**WORK TO COMPLETE**: Only the lines from the one containing "step at angle 0" down to the one containing "obj.parent = empty" should be printed, exactly as they stand, ends included.

**AVAILABLE DATA**:
※
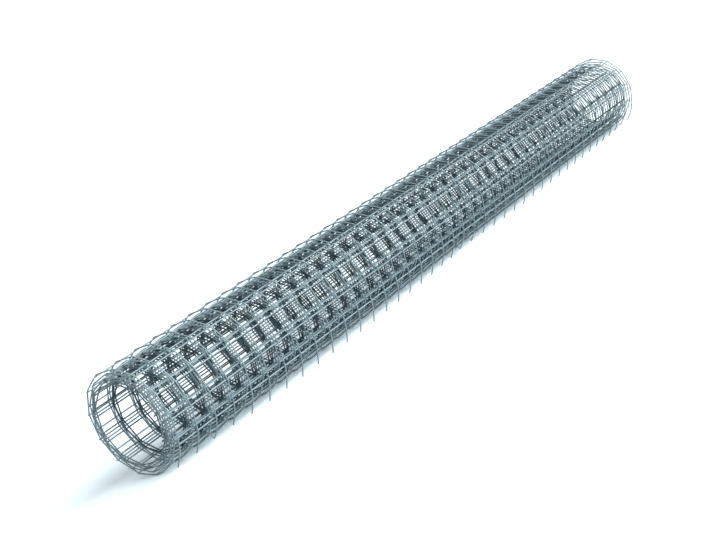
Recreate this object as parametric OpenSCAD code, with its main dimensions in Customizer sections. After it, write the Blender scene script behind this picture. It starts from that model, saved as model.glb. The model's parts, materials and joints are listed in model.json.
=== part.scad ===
// Roll of craft wire mesh: one length of welded square mesh, rolled up and left lying on its side.
// Millimetres. X runs along the roll, Y across the floor, Z is up, and the floor is Z = 0.
// The mesh is fine, so the rolled part is drawn as a tube with its turns cut into both ends.

/* [Mesh] */
// Side of one square, wire centre to wire centre
square_side = 12.7; // [10:0.1:16]
// Number of squares across the width of the mesh, which is the length of the roll
squares_across = 40; // [16:1:80]
// Diameter of the wire
wire_d = 0.7; // [0.4:0.05:0.8]
// How far the crossing wires sink into each other where they are welded
weld_sink = 0.1; // [0:0.02:0.2]

/* [Roll] */
// Diameter of the open bore
bore_d = 37; // [28:0.5:80]
// Number of turns in the wall of the roll
turns = 5.5; // [3:0.5:9]
// Distance from one turn to the next
turn_pitch = 1.45; // [1:0.05:2]
// Depth of the gaps that show between the turns at each end
gap_depth = 4; // [1:0.5:10]

/* [Loose end] */
// Angle about the axis, up from the far side of the floor, where the outermost turn starts to lift
lean_angle = 112; // [100:1:115]
// Angle about the axis where the outermost turn parts from the roll and the roll steps down
lift_angle = 132; // [130:1:140]
// How far the centre of the loose turn lies from the axis of the roll
spring_open = 4.4; // [3:0.1:6]
// How far below the outer surface of the roll the loose turn starts
tuck_in = 0.2; // [0.1:0.02:0.24]

/* [Hidden] */

$fn = 180;

// Lengths and radii that follow from the sizes above
roll_length = square_side * squares_across;
sheet_t = 2 * wire_d - weld_sink;
bore_r = bore_d / 2;
roll_r = bore_r + turns * turn_pitch;
turn_gap = turn_pitch - wire_d;

// The roll's outline is two half circles about centres a quarter of a turn's pitch off its axis
grow = turn_pitch / 4;
first_half_r = roll_r - 3 * grow;
second_half_r = roll_r - grow;

// The loose turn is an arc that leaves the roll and comes down to the floor
loose_r = roll_r + spring_open - tuck_in;
loose_centre = -spring_open * [cos(lean_angle), sin(lean_angle)];

// Height of the roll's axis over the floor, and the angle where the loose turn meets the floor
axis_z = first_half_r + grow * sin(lift_angle);
loose_end = 180 + asin((axis_z + loose_centre[1]) / loose_r);

// Sideways place of the axis that puts the middle of the part over the origin
far_side = second_half_r + grow * cos(lift_angle);
near_side = loose_centre[0] - loose_r;
axis_y = -(far_side + near_side) / 2;

// The gap between turns ends at the step, and starts half a turn in so the bore stays a full circle
gap_r0 = roll_r - wire_d - turn_gap / 2 - (turns - 1) * turn_pitch;
gap_halves = 2 * (turns - 1);

// Half of a flat ring about [0, 0], from the angle a on through half a turn
module half_ring(inner, outer, a)
  rotate(a) intersection() {
    difference() {
      circle(r = outer);
      if (inner > 0) circle(r = inner);
    }
    translate([-2 * outer, 0]) square([4 * outer, 2 * outer]);
  }

// Half a turn of the spiral: the first half starts at the step, the second half ends there
module half_turn(second, inner, outer)
  translate([second ? grow : -grow, 0]) half_ring(inner, outer, second ? 180 : 0);

// The end view of the roll, with the step that its outermost turn leaves behind
module roll_section() {
  half_turn(false, 0, first_half_r);
  half_turn(true, 0, second_half_r);
}

// The end view of the outermost turn where it has sprung away from the roll
module loose_section()
  rotate(-lift_angle) translate(loose_centre) intersection() {
    half_ring(loose_r - sheet_t, loose_r, lean_angle);
    half_ring(loose_r - sheet_t, loose_r, loose_end - 180);
  }

// The end view of the gap between the turns, a spiral of half turns of which the last ends at the step
module gap_section()
  for (i = [1 : gap_halves - 1]) {
    mid_r = gap_r0 + (i + 0.5) * turn_pitch / 2;
    half_turn((gap_halves - i) % 2 == 1, mid_r - turn_gap / 2, mid_r + turn_gap / 2);
  }

// The roll standing on one end, with its axis at the origin and its step at angle 0
module standing_roll()
  difference() {
    linear_extrude(height = roll_length) {
      roll_section();
      loose_section();
    }
    translate([0, 0, -1]) cylinder(r = bore_r, h = roll_length + 2);
    translate([0, 0, -1]) linear_extrude(height = gap_depth + 1) gap_section();
    translate([0, 0, roll_length - gap_depth]) linear_extrude(height = gap_depth + 1) gap_section();
  }

// The rolled mesh, lying along X with its loose end on the floor
module mesh_roll()
  color([0.62, 0.67, 0.69])
    translate([-roll_length / 2, axis_y, axis_z])
      rotate([90, 0, 90]) rotate(lift_angle) standing_roll();

mesh_roll();
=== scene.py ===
"""Roll of galvanised craft mesh: every wire and weld of the sheet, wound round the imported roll's bore."""

import json
import math
import random
from bisect import bisect

import bmesh
import bpy
from mathutils import Matrix, Vector, noise


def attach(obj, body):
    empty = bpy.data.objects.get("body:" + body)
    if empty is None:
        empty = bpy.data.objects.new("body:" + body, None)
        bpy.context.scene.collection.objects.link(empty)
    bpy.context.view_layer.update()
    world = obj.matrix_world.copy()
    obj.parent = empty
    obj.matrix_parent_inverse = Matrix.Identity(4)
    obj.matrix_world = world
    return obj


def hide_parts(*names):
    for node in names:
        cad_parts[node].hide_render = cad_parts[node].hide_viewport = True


MM = 0.001

# ---------------------------------------------------------------- frame

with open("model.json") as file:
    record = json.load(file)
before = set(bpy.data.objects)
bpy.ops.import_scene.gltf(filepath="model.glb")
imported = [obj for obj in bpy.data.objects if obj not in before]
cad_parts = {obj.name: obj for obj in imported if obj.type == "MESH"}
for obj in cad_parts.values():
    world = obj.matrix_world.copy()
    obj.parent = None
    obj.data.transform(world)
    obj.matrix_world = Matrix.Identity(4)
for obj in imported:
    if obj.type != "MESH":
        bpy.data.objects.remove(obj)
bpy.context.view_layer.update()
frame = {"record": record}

bore = next(m for m in frame["record"]["mounts"] if m["name"] == "bore")
AXIS_Y, AXIS_Z = bore["pos_m"][1] / MM, bore["pos_m"][2] / MM
BORE_R = bore["dims"]["r_mm"]
ROLL_LENGTH = bore["dims"]["length_mm"]

# ---------------------------------------------------------------- sizes, in millimetres and degrees

SQUARE = 12.7  # side of one square of the mesh, along the roll
SQUARE_ROUND = 12.685  # and the same side once it is bent round the roll
SQUARES_ACROSS = round(ROLL_LENGTH / SQUARE)
WIRE_D = 0.7
WELD_SINK = 0.1  # how far the crossing wires sink into each other
CROSSING = WIRE_D - WELD_SINK  # from the middle of one wire to the middle of the one it crosses
WELD_R = 0.47  # half the width of a weld spot
WELD_DEEP = 0.58  # half its depth, through both wires
SIDE_STUB = 1.2  # cut ends of the cross wires beyond the first and last line wire
TAIL_STUB = 11.9  # cut ends of the line wires beyond the last cross wire, nearly a whole square long
TAIL_STUB_TURNS = 22.0  # about how far round the roll those reach
INNER_STUB = 1.5  # cut ends of the line wires at the inner end of the sheet
STUB_VARIES = 0.35  # how much longer or shorter one cut end is than the next

# Angles about the axis are counted from the far side over the top. A place along the sheet is how far it has
# turned from its last cross wire inwards, and a place across it is counted from the near end of the roll.
TAIL_ANGLE = 210.6  # where the last cross wire lies
WOUND = 5.403 * 360  # how far the sheet winds inwards from there
INNER_R = 19.317  # middle of the line wires where the sheet starts, next to the bore
TURN_GAPS = (0.985, 0.702, 0.889, 1.294, 1.414, 1.333)  # from turn to turn on the tight side, inside out
LOOSE_SIDE = 156.0  # where the turns have spread furthest apart
SPREAD = 2.75  # how far they have spread there
SAG = 0.89  # how far the turns hang down at the bottom
BORE_CLEAR = CROSSING + WIRE_D / 2 + 0.02  # from the bore to the middle of the innermost line wires

HOOKS = (2, 20, 39)  # line wires whose ends are hooked into the turn under them
HOOK_BENDS = ((-21.5, 2.6), (-24.0, 1.7), (-23.8, 0.3))  # how far turned and how far inside each bend lies
BULGES = (1.35, 1.15)  # how far the last cross wire stands off between one hook and the next
BULGE_STARTS, BULGE_ENDS = 0.7, 0.4  # how many squares past one hook and before the next that is
BULGE_ROUND = 0.75  # lower is a fuller bulge with a flatter top
FLARE = 2.5  # how steeply the cut ends beyond it stand off further
SPRUNG = 0.45  # how far it stands off everywhere
LIFTS_OVER = 36.0  # how much of the last turn lifts with it
DRAWN_BACK = 1.5  # how much further back the last cross wire is for each millimetre that it stands off
FAR_LEAD = 3.0  # how much further round the tail reaches at the far end than at the near end
LEAD_FADES = 60.0  # over how much of the last turn those two fade away

BENT = 0.85  # how far the sheet bends only at its cross wires: 0 is an even curve, 1 is flat squares
BENDS_OUT = 0.45  # share of a square's rise by which its bends lie outside the even curve
STEPS = 4  # points that a line wire is given for each square

# Unevenness of the sheet: how far it is off, over what width across it, over how much of a turn along it, and
# which slice of the noise that follows.
WAVES = (0.2, 75.0, 70.0, 1.3)  # in and out
STRAYS = (0.3, 30.0, 110.0, 7.9)  # line wires one by one, sideways
WANDERS = (0.3, 500.0, 210.0, 4.4)  # whole turns as the sheet was rolled up, sideways


def smooth(t):
    t = min(max(t, 0.0), 1.0)
    return t * t * (3 - 2 * t)


def stand_off(across):
    """How far the tail stands away from the turn under it, across the sheet."""
    n = across / SQUARE
    for hook, next_hook, bulge in zip(HOOKS, HOOKS[1:], BULGES):
        starts, ends = hook + BULGE_STARTS, next_hook - BULGE_ENDS
        if starts < n < ends:
            return bulge * math.sin(math.pi * (n - starts) / (ends - starts)) ** BULGE_ROUND
    return 0.0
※
**RESULT**:
// The roll standing on one end, with its axis at the origin and its step at angle 0
module standing_roll()
  difference() {
    linear_extrude(height = roll_length) {
      roll_section();
      loose_section();
    }
    translate([0, 0, -1]) cylinder(r = bore_r, h = roll_length + 2);
    translate([0, 0, -1]) linear_extrude(height = gap_depth + 1) gap_section();
    translate([0, 0, roll_length - gap_depth]) linear_extrude(height = gap_depth + 1) gap_section();
  }

// The rolled mesh, lying along X with its loose end on the floor
module mesh_roll()
  color([0.62, 0.67, 0.69])
    translate([-roll_length / 2, axis_y, axis_z])
      rotate([90, 0, 90]) rotate(lift_angle) standing_roll();

mesh_roll();
=== scene.py ===
"""Roll of galvanised craft mesh: every wire and weld of the sheet, wound round the imported roll's bore."""

import json
import math
import random
from bisect import bisect

import bmesh
import bpy
from mathutils import Matrix, Vector, noise


def attach(obj, body):
    empty = bpy.data.objects.get("body:" + body)
    if empty is None:
        empty = bpy.data.objects.new("body:" + body, None)
        bpy.context.scene.collection.objects.link(empty)
    bpy.context.view_layer.update()
    world = obj.matrix_world.copy()
    obj.parent = empty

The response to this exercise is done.